Aquino in June 2012 inadvertently pointed to the likelihood that the TISP funds were just being pocketed. While he had been told that the funds had been released to the regions’ local governments, a report given to him showed that most of the projects listed “were not yet started or ongoing.”
“It was the talk here in Mindanao in 2012,” a Christian vice-mayor in ARMM had told me, “that Aquino was giving away millions to the leaders so they’d be quiet about the MILF agreements.” He added: “Even if the MILF under the pact will be ruling over them, have you heard a peep from them?”
The vice-mayor had a very worrying comment: “Many of us believe that some of that money even went to the MILF, which used it to buy more arms. So ask any Christian leader here—they are also arming themselves.”
Of course, perhaps the governors and mayors in ARMM are such selfless patriotic leaders that, unlike the senators and congressmen who siphoned off pork-barrel money to their pockets, they used Aquino’s bribe money to uplift their constituents’ lives and set up hundreds of “agriculture and fishery projects.”
But we have no idea if the ARMM politicians are “cleaner” than the congressmen and senators who received DAP and pork barrel money. Why? Because the COA has not seen fit to audit this P8.6 billion money given away by Aquino to the ARMM.

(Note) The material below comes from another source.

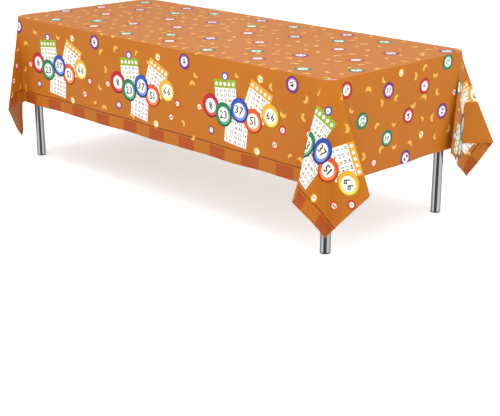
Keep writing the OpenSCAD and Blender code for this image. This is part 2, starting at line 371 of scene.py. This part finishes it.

COA went through the P2.2 billion pork barrel funds allegedly handled by Napoles with a fine-tooth comb. Since she was part of Aquino’s team to persecute the three senators and implicate yet again former president Gloria Arroyo, COA chair Grace Pulido-Tan ordered a special audit in October 12, 2011 of the agrarian reform department’s use of the Malampaya Fund, which amounted to P900 million.
Has she ordered an audit of the P8.6 billion Aquino used to bribe the ARMM in the Mindanao area? Now that the Supreme Court has declared the DAP unconstitutional, shouldn’t all use of the DAP funds be audited?
We don’t expect COA’s Tan to move an inch because as reports would have it, she wants to continue being Aquino’s lackey so he will appoint her as a Supreme Court justice.